We are unconvinced, however, that the “estoppel” argument invoked by the Court lends itself to the sweeping conclusion the Farrell Ruling reaches in relation to the scope of the notion of “State”.  A broad interpretation of the notion of “State” appears to be at odds with the notion of estoppel in that organs and domestic administrations that have no role in the implementation of EU legislation are bound by directives.  Moreover, such sweeping interpretation is likely to extend to EU regulations (for a pre-farrell example see C-606/10 ANAFE).  As a result, plaintiffs will be able to bring solutions of EU law to many private proceedings.  Some would argue that it is through such litigation that many fundamental principles of EU law have evolved.  However, this type of judicial activism may sit ill in a context where the ECJ is drawing an incredible amount of attention and criticism, e.g., in Brexit UK (for the classic explanation of the role of the ECJ in European integration see J.H.H. WEILER, “The Transformation of Europe” [1991] Yale Law Journal, 100 2403).

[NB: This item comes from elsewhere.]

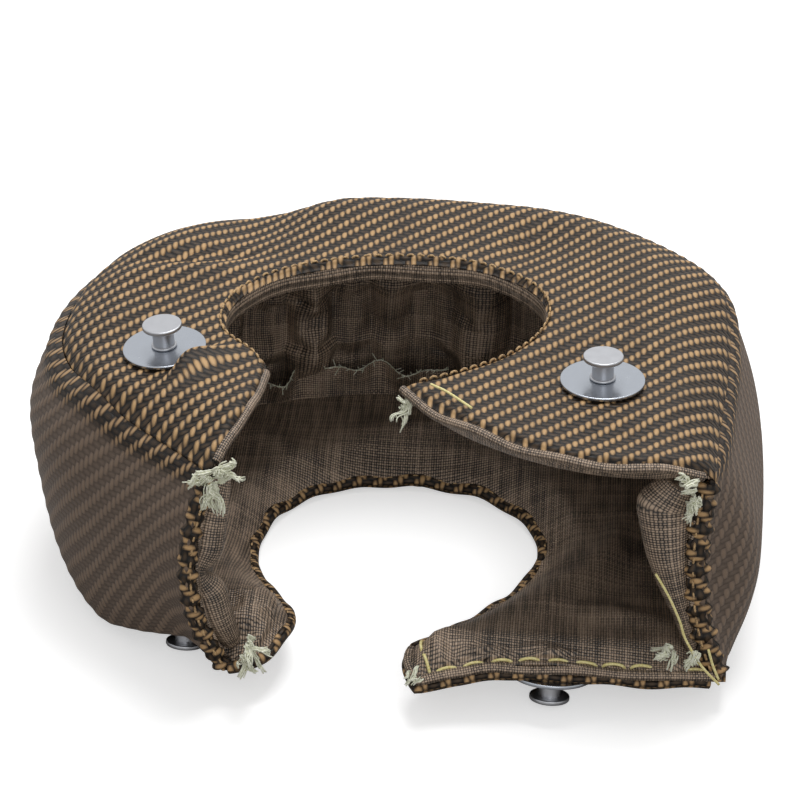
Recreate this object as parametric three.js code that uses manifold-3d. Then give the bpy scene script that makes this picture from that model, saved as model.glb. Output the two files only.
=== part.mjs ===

In addition, EU law uses a multiplicity of notions of “State” not all of which coincide.  Examples include State aid (107 ff TFEU), public procurement and the provision of services of general economic interest (106 TFEU), and free movement.  Intellectually unsatisfying as this is, we would tend to think that this is probably a good thing.  The TFEU still embodies a heterogeneous degree of European integration that is probably not for the ECJ to homogenise.

Finally, Professor Van Calster (in a blog post available here) foresees disputes over the boundaries of the notion of “special powers”.  He is probably right.  We cannot but note that this is not as uncharted a territory as it might seem, and the ECJ has dealt with the notion of special powers in Case C-180/04 Vassallo.